In 1954, Hermann's daughter Silvia, then 12 years old, happened to meet Adolf Eichmann's eldest son Klaus, who was 17 years old at the time, in the York district cinema. There exist multiple versions of events that led Silvia and then Lothar Hermann to suspect that Klaus was the son of Adolf Eichmann, a prominent Nazi official and one of the main organizers of the Holocaust.
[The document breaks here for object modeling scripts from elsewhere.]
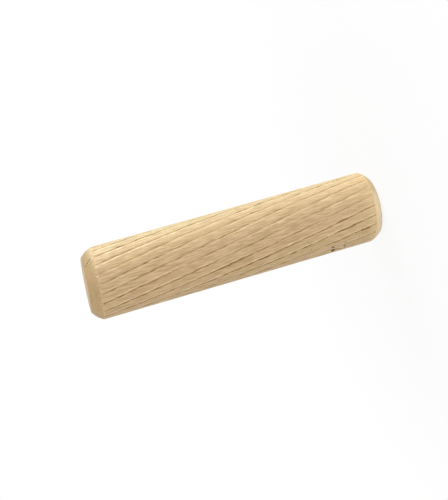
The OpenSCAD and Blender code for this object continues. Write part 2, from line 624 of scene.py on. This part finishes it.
def sums(tree, operation, *values, clamp=False):
    return addNode(tree, "ShaderNodeMath", values, operation=operation, use_clamp=clamp).outputs[0]


def places(tree, operation, *values):
    return addNode(tree, "ShaderNodeVectorMath", values, operation=operation).outputs[0]


def partsOf(tree, place):
    return addNode(tree, "ShaderNodeSeparateXYZ", (place,)).outputs


def noise(tree, place, scale, detail=2.0, roughness=0.5):
    stretched = places(tree, "MULTIPLY", place, scale)
    node = addNode(tree, "ShaderNodeTexNoise")
    tree.links.new(stretched, node.inputs["Vector"])
    node.inputs["Scale"].default_value = 1.0
    node.inputs["Detail"].default_value = detail
    node.inputs["Roughness"].default_value = roughness
    return node.outputs["Fac"]


def ease(tree, value, low, high, toLow=0.0, toHigh=1.0):
    settings = {"interpolation_type": "SMOOTHSTEP"}
    return addNode(tree, "ShaderNodeMapRange", (value, low, high, toLow, toHigh), **settings).outputs["Result"]


def blend(tree, amount, under, over, mode="MIX"):
    node = addNode(tree, "ShaderNodeMix", data_type="RGBA", blend_type=mode)
    for socket, value in ((node.inputs[0], amount), (node.inputs[6], under), (node.inputs[7], over)):
        if isinstance(value, bpy.types.NodeSocket):
            tree.links.new(value, socket)
        else:
            socket.default_value = value
    return node.outputs[2]


def startGroup(name, inputs, outputs):
    tree = bpy.data.node_groups.new(name, "ShaderNodeTree")
    for label, kind in inputs:
        tree.interface.new_socket(name=label, in_out="INPUT", socket_type=kind)
    for label, kind in outputs:
        tree.interface.new_socket(name=label, in_out="OUTPUT", socket_type=kind)
    return tree, tree.nodes.new("NodeGroupInput").outputs, tree.nodes.new("NodeGroupOutput").inputs


def makeFigureGroup():
    # growth rings, rays, fibres and vessels of solid beech, its trunk along Z, with places in millimetres
    tree, given, result = startGroup(
        "beechFigure",
        [("Place", "NodeSocketVector"), ("Along Flutes", "NodeSocketVector"),
         ("End Grain", "NodeSocketFloat")],
        [("Colour", "NodeSocketColor"), ("Height", "NodeSocketFloat"), ("Fibres", "NodeSocketFloat")])
    place, endGrain = given["Place"], given["End Grain"]

    # rings round the pith, a little uneven, and a slow change from straw to rose
    sway = noise(tree, place, (0.11, 0.11, 0.022))
    fromPith = places(tree, "ADD", place, beech["pith"])
    flat = places(tree, "MULTIPLY", fromPith, (1.0, 1.0, 0.0))
    distance = addNode(tree, "ShaderNodeVectorMath", (flat,), operation="LENGTH").outputs["Value"]
    uneven = sums(tree, "MULTIPLY_ADD", sway, 2.4, distance)
    ring = sums(tree, "FRACT", sums(tree, "DIVIDE", uneven, beech["ringWidth"]))
    lateWood = sums(tree, "MULTIPLY", ease(tree, ring, 0.45, 0.92), ease(tree, ring, 1.0, 0.93))
    tone = noise(tree, given["Along Flutes"], (0.55, 0.55, 0.07), 1.0)
    colour = blend(tree, ease(tree, tone, 0.35, 0.65), screenColour("straw"), screenColour("rose"))
    lateShare = sums(tree, "MULTIPLY_ADD", endGrain, 0.35, 0.12)
    colour = blend(tree, sums(tree, "MULTIPLY", lateWood, lateShare), colour, screenColour("late"))

    # rays are thin across the rings, and lie along them as short dashes on a tangential face
    parts = partsOf(tree, fromPith)
    around = sums(tree, "MULTIPLY", sums(tree, "ARCTAN2", parts[1], parts[0]), 40.0)
    rayPlace = addNode(tree, "ShaderNodeCombineXYZ", (
        sums(tree, "MULTIPLY", distance, 0.22), sums(tree, "MULTIPLY", around, 2.9),
        sums(tree, "MULTIPLY", parts[2], 0.8))).outputs[0]
    cells = addNode(tree, "ShaderNodeTexVoronoi", distance="EUCLIDEAN", feature="F1")
    tree.links.new(rayPlace, cells.inputs["Vector"])
    cells.inputs["Scale"].default_value = 1.0
    chosen = ease(tree, partsOf(tree, cells.outputs["Color"])[0], 0.5, 0.62)
    ray = sums(tree, "MULTIPLY", ease(tree, cells.outputs["Distance"], 0.34, 0.16), chosen)
    colour = blend(tree, sums(tree, "MULTIPLY", ray, beech["rayShare"]), colour, screenColour("ray"))

    # fine fibres along the trunk, and strokes that the fluting tool drew along the flutes
    fibres = noise(tree, place, beech["fibreScale"], 2.0, 0.6)
    strokes = noise(tree, given["Along Flutes"], beech["strokeScale"], 2.0, 0.6)
    vessels = ease(tree, noise(tree, place, beech["vesselScale"], 1.0), 0.62, 0.72)
    light = sums(
        tree, "ADD", ease(tree, fibres, 0.34, 0.66, *beech["fibreLight"]),
        ease(tree, strokes, 0.34, 0.66, *beech["strokeLight"]))
    shade = addNode(tree, "ShaderNodeCombineXYZ", [
        sums(tree, "MULTIPLY_ADD", light, share, 1.0) for share in beech["lightShares"]]).outputs[0]
    colour = blend(tree, 1.0, colour, shade, "MULTIPLY")
    depth = sums(tree, "MULTIPLY_ADD", endGrain, 0.3, 0.25)
    colour = blend(tree, sums(tree, "MULTIPLY", vessels, depth), colour, screenColour("vessel"))
    height = sums(tree, "ADD", fibres, sums(tree, "MULTIPLY", strokes, 0.7))
    height = sums(tree, "SUBTRACT", height, sums(tree, "MULTIPLY", vessels, 0.6))
    tree.links.new(colour, result["Colour"])
    tree.links.new(height, result["Height"])
    tree.links.new(fibres, result["Fibres"])
    return tree


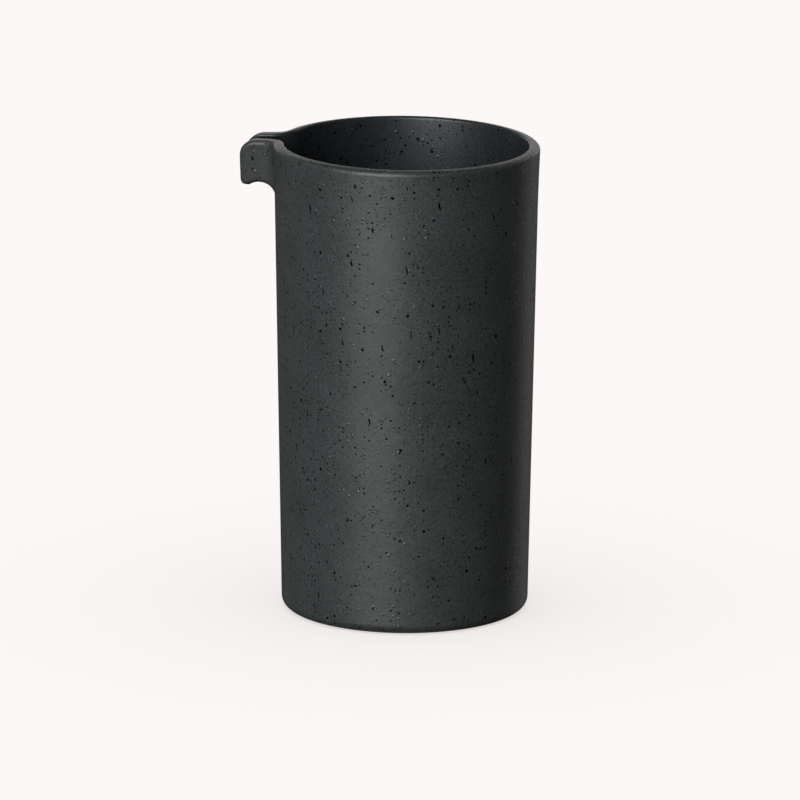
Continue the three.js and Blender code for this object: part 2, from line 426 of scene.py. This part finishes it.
def glaze_depth(vertices, faces, zones):
    """How thick the glaze is at each vertex: full, thin along the bare foot ring, none on it."""
    glazed = np.zeros(len(vertices), bool)
    for face, zone in zip(faces, zones):
        glazed[face[zone != BARE].ravel()] = True
    under = (recess_edge(vertices) > -RECESS_ROUND / 2) & (vertices[:, 2] < FLOOR_HEIGHT / 2)
    from_edge = np.where(under, recess_edge(vertices), foot_edge(vertices))
    share = np.clip(from_edge / GLAZE_EDGE, 0, 1)
    share = THINNEST_GLAZE + (1 - THINNEST_GLAZE) * share * share * (3 - 2 * share)
    return np.where(glazed, COAT * share, 0)


def make_piece(name, vertices, normals, faces, material, replaced):
    mesh = bpy.data.meshes.new(name)
    mesh.from_pydata(vertices.tolist(), [], [corner for face in faces for corner in face.tolist()])
    mesh.shade_smooth()
    mesh.normals_split_custom_set_from_vertices(normals.tolist())
    mesh.materials.append(material)
    piece = bpy.data.objects.new(name, mesh)
    bpy.context.scene.collection.objects.link(piece)
    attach(piece, "root")
    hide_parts(replaced)
    return piece


def border_of(faces):
    """The edges that only one face has, each in that face's direction."""
    edges = edges_of(faces)
    key = np.sort(edges, axis=1)
    _, index, count = np.unique(key, axis=0, return_inverse=True, return_counts=True)
    return edges[count[index.ravel()] == 1]


def make_coat(name, vertices, normals, depth, faces, material, replaced):
    """A closed coat of glaze: its outer face, its inner face and the rim between them."""
    used = np.unique(np.concatenate([face.ravel() for face in faces]))
    number = np.full(len(vertices), -1)
    number[used] = np.arange(len(used))
    outer = [number[face] for face in faces]
    inner = [face[:, ::-1] + len(used) for face in outer]
    border = border_of(outer)
    start, end = border[:, 0], border[:, 1]
    strip = np.stack([end, start, start + len(used), end + len(used)], axis=1)
    skin, facing = vertices[used], normals[used]
    back = skin - facing * depth[used][:, None]
    return make_piece(
        name,
        np.concatenate([skin, back]),
        np.concatenate([facing, -facing]),
        outer + inner + [strip],
        material,
        replaced,
    )


def make_pitcher(clay, outer_glaze, inner_glaze, base_glaze):
    """The four pieces, from their materials. The clay is the whole surface, sunk under the glaze."""
    points = grid_points()
    values = pitcher(points.reshape(-1, 3)).reshape(points.shape[:3])
    vertices, quads, fans = surface_net(points, values)
    faces = [quads, fans]
    vertices = relax(settle(vertices, pitcher), faces)
    zones = [zone_of(vertices[face].mean(axis=1)) for face in faces]
    for one, other, edge in (
        (OUTSIDE, INSIDE, rim_seam),
        (OUTSIDE, BARE, foot_edge),
        (BARE, UNDER, recess_edge),
    ):
        shared = shared_vertices(vertices, faces, zones, one, other)
        vertices[shared] = settle(vertices[shared], edge, pitcher, rounds=6)
    faces = [faced_outwards(vertices, face) for face in faces]
    normals = gradient(pitcher, vertices)
    normals /= np.linalg.norm(normals, axis=1)[:, None]
    depth = glaze_depth(vertices, faces, zones)
    sunk = np.where(depth > 0, depth + BOND_GAP, 0)
    clay_vertices = vertices - normals * sunk[:, None]
    pieces = [make_piece("fired_clay", clay_vertices, normals, faces, clay, "clay_body")]
    for name, zone, material, slot in (
        ("outside_glaze", OUTSIDE, outer_glaze, "outer_glaze"),
        ("inside_glaze", INSIDE, inner_glaze, "inner_glaze"),
        ("foot_glaze", UNDER, base_glaze, "base_glaze"),
    ):
        mine = [face[face_zone == zone] for face, face_zone in zip(faces, zones)]
        mine = [face for face in mine if len(face)]
        pieces.append(make_coat(name, vertices, normals, depth, mine, material, slot))
    return pieces


# ---- Materials ----

CHARCOAL = (0.028, 0.0315, 0.032)
# The lining's charcoal is the outside glaze's charcoal made darker, as painted shade inside the cup.
SHADED_LINING_CHARCOAL = (0.012, 0.014, 0.016)
IRON_BLACK = (0.003, 0.003, 0.004, 1)
SATIN = 0.47
LINING_SATIN = 0.45

SANDY_CLAY = (0.10, 0.086, 0.074, 1)
DARK_CLAY = (0.055, 0.048, 0.042, 1)
CLAY_GRIT = (0.16, 0.14, 0.12, 1)

NOISE_MIDDLE = 0.5

# The glaze's iron specks, by size. The cell, the radius and the blur are millimetres, and the share
# is of the cells that hold a speck where the specks are most crowded.
IRON_SPECKS = (
    {"cell": 2.2, "share": 0.4, "radius": 0.48, "blur": 0.1, "darkness": 1.0},
    {"cell": 1.3, "share": 0.8, "radius": 0.36, "blur": 0.1, "darkness": 0.9},
    {"cell": 0.8, "share": 0.7, "radius": 0.23, "blur": 0.08, "darkness": 0.75},
)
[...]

As early as 1954, Hermann passed on his suspicions first to the Jewish community in Buenos Aires and then to the Delegación de Asociaciones Israelitas Argentinas (DAIA), the Jewish political umbrella organization in Argentina, but they did not react. Hermann then passed on his information to Fritz Bauer and also to Tuviah Friedman, who was trying to investigate Nazi criminals from Israel but was massively hindered by the Israeli authorities in further contact with Hermann. Fritz Bauer, who at the time was working in Hesse, Germany, as General Prosecutor, in turn, passed this information on to the Israeli foreign secret service Mossad in 1957 by secret means.

Two fact-finding missions by Mossad in 1957 and 1958 led the secret service to doubt the information, citing that Lothar Hermann had moved outside of Buenos Aires and in the meantime had developed cataracts in his other eye and was almost blind. It was only after more pressure by Fritz Bauer and an independent tip-off by Gerhard Klammer that the Israeli government decided to put Eichmann to trial. Mossad agents shadowed Adolf Eichmann and finally abducted him to Israel in 1960, where he was put on trial in 1961 and executed after his conviction in 1962.

In 1961 Lothar Hermann wrote to the Israeli government to collect a 10,000 dollars reward set up by Tuviah Friedman. The government declined, arguing that Friedman was not officially representing the State of Israel. During the letter exchange, Hermann threatened to report the abductors to the authorities, citing "extortion and deception" committed during the operation.

On 21 March 1961 Hermann was arrested by the Argentinian police. According to them, they had believed him to be the concentration camp doctor Josef Mengele due to misinformation. Mistreated in prison, only a comparison of the fingerprints exonerated him 14 days after his arrest. In the following years, Lothar had to hide according to his family, due to harassment and threats by local national socialists.

In December 1971, Hermann wrote to the Israeli government again; this time, the cabinet of Golda Meir agreed to pay him a monthly sum of money as reward, twelve years after he had provided the information.